SUPPLIED MATERIAL:

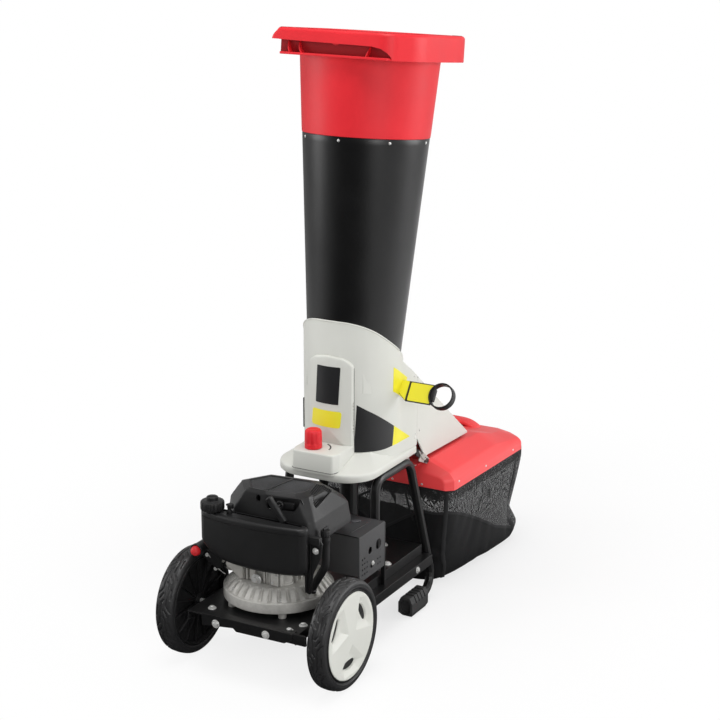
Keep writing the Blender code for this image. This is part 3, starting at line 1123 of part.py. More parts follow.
def make_filler():
    """Bent oil filler tube up the engine's side, with the dipstick's cap on top."""
    foot_x, foot_y, foot_z = FILLER_X - 0.038, FILLER_Y + 0.002, SUMP_TOP - 0.0084
    tube = bent("oil_filler_tube", [(foot_x, foot_y, foot_z),
                                    (foot_x + 0.010, foot_y + 0.001, foot_z + 0.0284),
                                    (FILLER_X, FILLER_Y, foot_z + 0.0584),
                                    (FILLER_X, FILLER_Y, FILLER_TOP)],
                (0.020, 0.020), FILLER_R, BLACK_PLASTIC, 2, 4)
    bore = FILLER_R - 0.0025
    cut(tube, rod("bore", bore, FILLER_TOP - 0.04, FILLER_TOP + 0.01, BLACK_PLASTIC, (FILLER_X, FILLER_Y),
                  steps=12))
    z, rod_r = FILLER_TOP + SEAT, bore - RUN
    stick = turned("dipstick", [(0.0, z - 0.034), (rod_r, z - 0.034), (rod_r, z), (FILLER_R + 0.002, z),
                                (FILLER_R + 0.002, z + 0.012), (FILLER_R - 0.001, z + 0.015),
                                (0.0, z + 0.015)],
                   BLACK_PLASTIC, (FILLER_X, FILLER_Y, 0.0), steps=20)
    join(stick, block("tab", (FILLER_X - 0.002, FILLER_Y - 0.0085, z + 0.012),
                      (FILLER_X + 0.002, FILLER_Y + 0.0085, z + 0.021), BLACK_PLASTIC))
    carry(pivot("dipstick axis", (FILLER_X, FILLER_Y, z)), stick)


def make_starter():
    """Recoil starter: reel under the crown, rope stub and the T-shaped grip in front."""
    z = ROPE_Z - 0.0055
    reel = turned("recoil_reel", [(0.006, z), (REEL_R, z), (REEL_R, z + 0.002), (REEL_CORE, z + 0.003),
                                  (REEL_CORE, z + 0.008), (REEL_R, z + 0.009), (REEL_R, z + 0.011),
                                  (0.006, z + 0.011)], BLACK_PLASTIC, (0.0, ENGINE_Y, 0.0), steps=24)
    post = rod("reel_post", 0.0055, z - 0.002, COWL_TOP - 0.0035, STEEL, (0.0, ENGINE_Y), steps=14)
    rope = rod("starter_rope", 0.0020, GRIP_Y + 0.0078, ENGINE_Y, RUBBER, (ROPE_X, ROPE_Z), "Y", 8)
    grip = prism("starter_grip", rounded(-0.0085, 0.0085, -0.0075, 0.0075, 0.004, 0.004, 3), "Z",
                 -0.028, 0.028,
                 BLACK_PLASTIC)
    grip.data.transform(Matrix.Translation((ROPE_X, GRIP_Y, ROPE_Z)) @ Matrix.Rotation(radians(-39),
                                                                                       4, "Y"))
    carry(pivot("reel axis", (0.0, ENGINE_Y, z)), reel)
    carry(pivot("starter slide", (ROPE_X, GRIP_Y, ROPE_Z)), grip, rope)
    return post


# Catcher bag

def hood_section(y, half, low, top, shoulder, inset):
    """One cross-section of the hood: skirt, bevel, flat top, mirrored."""
    bevel_low = low + 0.026
    shape = [(half - inset, low - (0.01 if inset else 0.0)), (half - inset, bevel_low),
             (half - HOOD_BEVEL - inset, bevel_low + (top - bevel_low) * 0.42),
             (shoulder - inset * 0.6, top - inset)]
    return [(x, y, z) for x, z in mirrored(shape)]


def hood_stations():
    """Cross-sections of the hood from front to back: y, half width, low edge, top, shoulder."""
    rows = []
    for share, half, shoulder, drop in HOOD_STATIONS:
        y = HOOD_FRONT + share * HOOD_LENGTH
        rows.append((y, HOOD_HALF * half, hood_low(y), HOOD_TOP_FRONT - drop, HOOD_HALF * shoulder))
    return rows


def make_hood():
    """Moulded hood of the catcher bag, with an inlet under the flap and an arched handle."""
    stations = hood_stations()
    hood = loft("bag_hood", [hood_section(*station, 0.0) for station in stations], RED)
    inner = []
    for k, (y, half, low, top, shoulder) in enumerate(stations):
        shift = WALL if k == 0 else (-WALL if k == len(stations) - 1 else 0.0)
        inner.append(hood_section(y + shift, half, low, top, shoulder, WALL))
    cut(hood, loft("inner", inner, RED))
    inlet_half = HOOD_HALF * 0.525
    inlet = prism("inlet", rounded(-inlet_half, inlet_half, HOOD_FRONT + 0.028, HOOD_FRONT + 0.211,
                                   0.015, 0.015, 3), "Z", HOOD_TOP_FRONT - 0.03, HOOD_TOP_FRONT + 0.02, RED)
    cut(hood, inlet)
    foot, top, inward = HOOD_TOP_BACK - 0.004, HOOD_TOP_BACK + HANDLE_RISE, HANDLE_HALF - 0.014
    bar = bent("bar", [(-HANDLE_HALF, HANDLE_Y, foot), (-inward, HANDLE_Y, top), (inward, HANDLE_Y, top),
                       (HANDLE_HALF, HANDLE_Y, foot)], (0.012, 0.012), HANDLE_R, RED, 2, 3)
    lip_half = HOOK_X + 0.011
    lip = block("lip", (-lip_half, HOOD_FRONT - 0.012, HOOD_LIP_Z),
                (lip_half, HOOD_FRONT + 0.022, HOOD_LIP_Z + WALL), RED)
    return join(hood, bar, lip)


def hood_low(y):
    """Height of the hood's lower edge at y."""
    share = (y - HOOD_FRONT) / (HOOD_BACK - HOOD_FRONT)
    return HOOD_LOW_FRONT + (HOOD_LOW_BACK - HOOD_LOW_FRONT) * share


def bag_ring(level, grow, lift=0.0):
    """One level of the bag: it narrows to the floor at its front and bulges low at its back."""
    share, front_half, back_half, front_off, back_off = BAG_LEVELS[level]
    front_half, back_half = front_half * HOOD_HALF, back_half * HOOD_HALF
    front, back = HOOD_FRONT + front_off * HOOD_LENGTH, HOOD_BACK + back_off * HOOD_LENGTH
    ring = []
    for x, y in rounded(-back_half - grow, back_half + grow, front - grow, back + grow, 0.030, 0.056, 4):
        along_y = (y - front) / (back - front)
        width = (front_half + grow + (back_half - front_half) * along_y) / (back_half + grow)
        z = hood_low(y) + BAG_TUCK if share == 1.0 else share * HOOD_LOW_BACK
        ring.append((x * width, y, z + lift))
    return ring


def make_bag():
    """The bag itself, an open-topped shell held in the hood's skirt, and its wire frame."""
    bag = loft("bag_body", [bag_ring(k, 0.0) for k in range(6)], MESH_CLOTH, 50)
    cut(bag, loft("room", [bag_ring(k, -BAG_WALL) for k in (1, 2, 3, 4)] + [bag_ring(5, -BAG_WALL, 0.01)],
                  MESH_CLOTH))
    path = [(x, y, z + 0.0035) for x, y, z in bag_ring(5, -0.0045)]
    return bag, wire("bag_frame", path, 0.003, STEEL, 1, closed=True)


def make_hooks():
    """Two hooks under the housing's rear edge that hold the hood's front."""
    for side, name in ((-1, "left"), (1, "right")):
        x, top, tray = side * HOOK_X, CUTTER_DECK_Z - SEAT, HOOD_LIP_Z - SEAT
        back, reach = HOUSING_BACK - 0.005, HOOD_FRONT + 0.004
        outline = [(back - 0.0215, top), (back - 0.0215, top - 0.010), (back - 0.006, tray - 0.004),
                   (reach, tray - 0.004), (reach, tray), (back + 0.012, tray), (back, top - 0.012),
                   (back, top)]
        prism(name + "_bag_hook", outline, "X", x - 0.002, x + 0.002, STEEL)


def main():
    """Build every piece of the machine."""
    make_deck()
    make_front_crossbar()
    for side, name in ((-1, "left"), (1, "right")):
        make_side(side, name)
        make_wheel(side, name)
    rod("wheel_axle", AXLE_R, -WHEEL_X - 0.014, WHEEL_X + 0.014, STEEL, (0.0, WHEEL_R), "X", 16)
    make_guard()
    make_cutter_deck()
    make_housing()
    make_gate()
    make_knob()
    make_flap()
    make_hopper_tube()
    make_funnel()
    make_rotor()
    make_bearings()
    make_belt()
    make_crank()
    make_sump()
    make_engine_core()
    make_cowling()
    make_tank()
    make_filler()
    make_starter()
    make_hood()
    make_bag()
    make_hooks()


main()
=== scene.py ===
"""Looks of a petrol garden shredder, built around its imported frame.

The frame's coordinates are metres: +X is the side with the gate's ring handle, -Y the
engine's side and +Z up. Most pieces are worked out in the machine's own coordinates, whose
x = 0 is its plane of symmetry and whose y = 0 is the wheel axle, and are then moved to the
axle that the frame holds. Each sub-assembly is a class, each finish a frozen dataclass.
"""
from __future__ import annotations

import json
import logging
import math
from dataclasses import dataclass
from enum import Enum
from functools import lru_cache
from typing import Callable, Optional, Sequence

import bmesh
import bpy
import numpy as np
from mathutils import Matrix, Vector

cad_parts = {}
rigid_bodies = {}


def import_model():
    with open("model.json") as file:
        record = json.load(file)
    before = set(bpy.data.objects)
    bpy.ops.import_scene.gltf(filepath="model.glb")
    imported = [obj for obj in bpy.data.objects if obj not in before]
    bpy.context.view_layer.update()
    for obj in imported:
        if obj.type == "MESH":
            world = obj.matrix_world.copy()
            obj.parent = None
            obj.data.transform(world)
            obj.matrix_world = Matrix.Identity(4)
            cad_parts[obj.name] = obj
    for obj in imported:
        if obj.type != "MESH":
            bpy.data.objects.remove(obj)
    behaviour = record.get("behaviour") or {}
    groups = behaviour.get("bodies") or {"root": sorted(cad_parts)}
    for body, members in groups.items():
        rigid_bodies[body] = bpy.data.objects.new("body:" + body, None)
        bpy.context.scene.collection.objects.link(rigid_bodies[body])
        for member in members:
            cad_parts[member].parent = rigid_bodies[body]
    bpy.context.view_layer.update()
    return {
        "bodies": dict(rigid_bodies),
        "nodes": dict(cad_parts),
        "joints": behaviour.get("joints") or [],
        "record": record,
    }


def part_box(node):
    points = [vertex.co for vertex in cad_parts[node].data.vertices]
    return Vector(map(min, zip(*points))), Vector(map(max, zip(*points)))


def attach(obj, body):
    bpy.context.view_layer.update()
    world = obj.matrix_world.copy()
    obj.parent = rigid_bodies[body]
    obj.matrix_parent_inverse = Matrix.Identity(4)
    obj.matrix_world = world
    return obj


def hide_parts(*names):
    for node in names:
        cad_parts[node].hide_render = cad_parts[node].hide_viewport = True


LOG = logging.getLogger("garden_shredder")
Array = np.ndarray
Colour = tuple[float, float, float]
TAU = 2.0 * math.pi
NodeSocket, NodeTree, Piece = bpy.types.NodeSocket, bpy.types.NodeTree, bpy.types.Object


# Shader node groups

class Socket(Enum):
    """Kinds of socket that a node group's interface may have."""

    COLOUR = "NodeSocketColor"
    VALUE = "NodeSocketFloat"
    VECTOR = "NodeSocketVector"


class GroupMaker:
    """Builds one shader node group and wires the nodes inside it."""

    def __init__(self, name: str, inputs: dict[str, tuple[Socket, object]], outputs: dict[str, Socket]) -> None:
        """Start a group.

        Args:
            name: the group's name.
            inputs: each input's kind and default value.
            outputs: each output's kind.
        """
        self.tree = bpy.data.node_groups.new(name, "ShaderNodeTree")
        for label, (kind, value) in inputs.items():
            socket = self.tree.interface.new_socket(label, in_out="INPUT", socket_type=kind.value)
            socket.default_value = value
        for label, kind in outputs.items():
            self.tree.interface.new_socket(label, in_out="OUTPUT", socket_type=kind.value)
        self.given = self.tree.nodes.new("NodeGroupInput").outputs
        self.result = self.tree.nodes.new("NodeGroupOutput").inputs

    def node(self, kind: str, settings: Optional[dict] = None, **inputs: object) -> bpy.types.Node:
        """Add a node.

        Args:
            kind: Blender's type name without its ShaderNode prefix.
            settings: properties of the node.
            inputs: values or sockets by input name, with spaces written as underscores.

        Returns:
            The node.
        """
        return add_node(self.tree, kind, settings, **inputs)

    def maths(self, operation: str, *values: object) -> NodeSocket:
        """Add a Math node on the values and return its output."""
        return add_maths(self.tree, operation, *values)

    def give(self, label: str, socket: NodeSocket) -> None:
        """Wire a socket to the group's output."""
        self.tree.links.new(socket, self.result[label])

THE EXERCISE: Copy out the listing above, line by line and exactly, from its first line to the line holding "FILLER_Y, z)), stick)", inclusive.

RESULT BELOW:
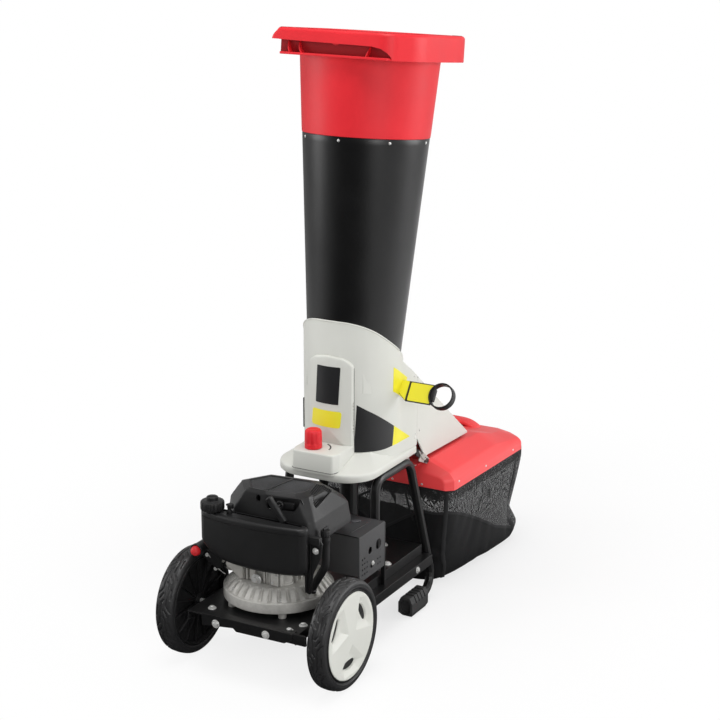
Keep writing the Blender code for this image. This is part 3, starting at line 1123 of part.py. More parts follow.
def make_filler():
    """Bent oil filler tube up the engine's side, with the dipstick's cap on top."""
    foot_x, foot_y, foot_z = FILLER_X - 0.038, FILLER_Y + 0.002, SUMP_TOP - 0.0084
    tube = bent("oil_filler_tube", [(foot_x, foot_y, foot_z),
                                    (foot_x + 0.010, foot_y + 0.001, foot_z + 0.0284),
                                    (FILLER_X, FILLER_Y, foot_z + 0.0584),
                                    (FILLER_X, FILLER_Y, FILLER_TOP)],
                (0.020, 0.020), FILLER_R, BLACK_PLASTIC, 2, 4)
    bore = FILLER_R - 0.0025
    cut(tube, rod("bore", bore, FILLER_TOP - 0.04, FILLER_TOP + 0.01, BLACK_PLASTIC, (FILLER_X, FILLER_Y),
                  steps=12))
    z, rod_r = FILLER_TOP + SEAT, bore - RUN
    stick = turned("dipstick", [(0.0, z - 0.034), (rod_r, z - 0.034), (rod_r, z), (FILLER_R + 0.002, z),
                                (FILLER_R + 0.002, z + 0.012), (FILLER_R - 0.001, z + 0.015),
                                (0.0, z + 0.015)],
                   BLACK_PLASTIC, (FILLER_X, FILLER_Y, 0.0), steps=20)
    join(stick, block("tab", (FILLER_X - 0.002, FILLER_Y - 0.0085, z + 0.012),
                      (FILLER_X + 0.002, FILLER_Y + 0.0085, z + 0.021), BLACK_PLASTIC))
    carry(pivot("dipstick axis", (FILLER_X, FILLER_Y, z)), stick)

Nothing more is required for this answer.